UATP Workshop Goals
Some fifty astronomers and physicists will work together to identify materials derived from astronomy, astrophysics, and space science suitable to use in physics instruction. They will propose actions to produce useful teaching materials and suggest strategies to encourage their use in physics courses. Possible actions might be to:
- outline possible physics texts with a strong astronomical flavor (at least one such text is now in preparation);
- paper text
- wiki text
- syllabus of physics study using web-based astronomy and space science materials
- construct, compile, and disseminate physics problems that use discovery data from astronomy to illustrate physics principles, e.g.;
- Andrea Ghez's beautiful orbits of stars around the Galactic center that reveal the black hole there or
- Dave Charbonneau's exoplanet data from Kepler
- describe themes for organizing a physics course around research results from astronomy and space science, e.g.
- the modern version of Newton's system of the world, our current perception of Earth's situation in the Universe,
- the physics that explains the properties of stars
- the physics students need to know to understand important parts of the astronomers' latest decadal study.
- prepare modules of instructional material based on discoveries or technologies of astronomy.

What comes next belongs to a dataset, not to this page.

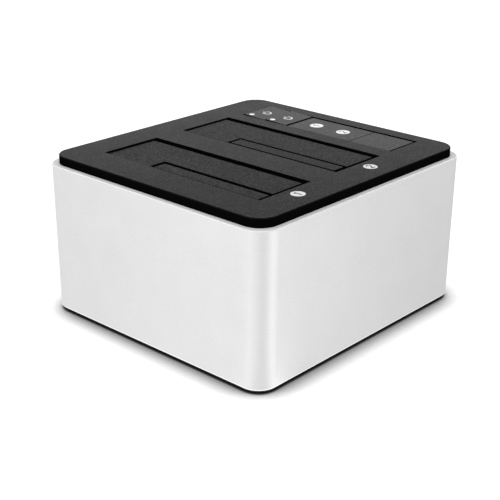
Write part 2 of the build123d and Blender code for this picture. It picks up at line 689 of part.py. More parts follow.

- different modules for different physics courses, e.g.,
- optics of multi-mirror telescopes
- infrared astronomy -- detectors and their physical properties
- Interferometry in several modes -- optical, radio, gravitational radiation LIGO
- nuclear physics of gamma-ray astronomy -- Fermi
- recruit authors to write articles describing the modules with the aim of publishing these in the American Journal of Physics special issue “Using Astronomy and Space Science Research in Physics Courses” to be published in the spring of 2012.